Offline

Building your DSL compiler in Python

Track:
Machine Learning: Research & Applications
Type:
Talk
Level:
advanced
Duration:
30 minutes
View in the schedule

Abstract

A multitude of Python libraries offer Just In Time (JIT) compilation capabilities for general purpose computations, such as JAX or Numba. But in certain cases these solutions might not be enough, thus we seek more specialized solutions that can include domain knowledge as well.

Compilers for Domain Specific Languages (DSL) allow us to incorporate additional information during compilation, possibly tied to a specific domain, such as sparse arrays computing.

In this talk I'm going to introduce Finch - language and a compiler for sparse and structured multidimensional arrays, which specializes its kernels for control flow and data structures. It supports common control flow (loops, if conditions, etc.) and a wide variety of data structures - dense, sparse list, triangles, coordinate, or symmetry.
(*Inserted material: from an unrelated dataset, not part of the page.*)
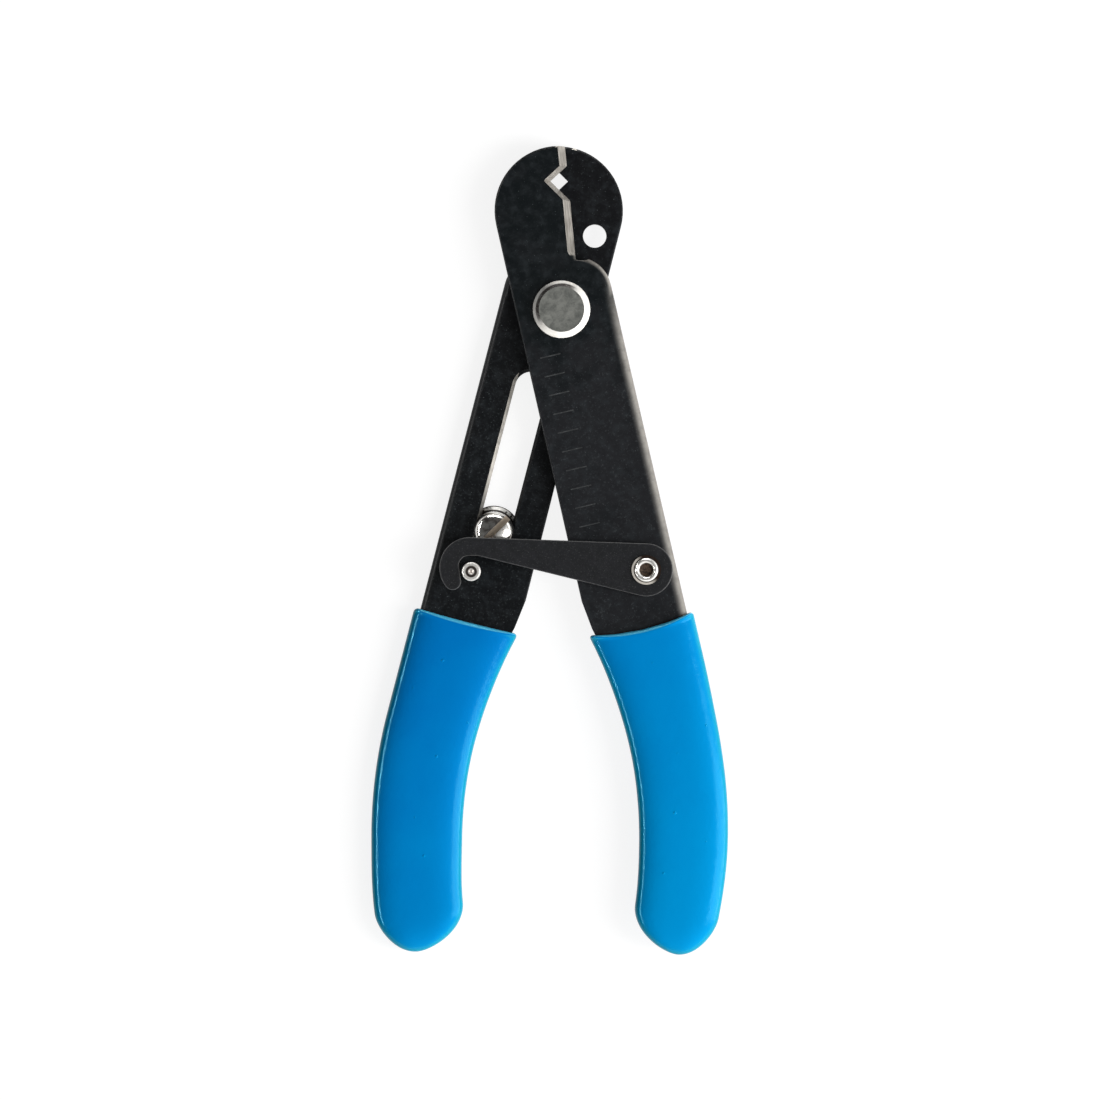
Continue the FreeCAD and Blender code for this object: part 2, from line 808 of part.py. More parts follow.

The ongoing effort to move Finch from the original Julia implementation to pure Python exposed us to new ways of using Python - as a language for implementing compilers.

In this talk I will present some key aspects of Python language and ecosystem which played a central role in making us productive in the last months during this undertaking:

  • Defining IRs with dataclasses and utilizing Structural Pattern Matching for term rewriting,
  • Using Lark for parsing custom languages into large IR structures,
  • Expressing complex rewrite schemes with rewrite-tools.

The audience will learn our approach to designing the structure of a compiler, together with a few technical decisions made along the way. I hope these insights will be useful for engineers and scientists coming from closely related fields and projects also involving compiling custom languages, such as probabilistic programming or hardware design.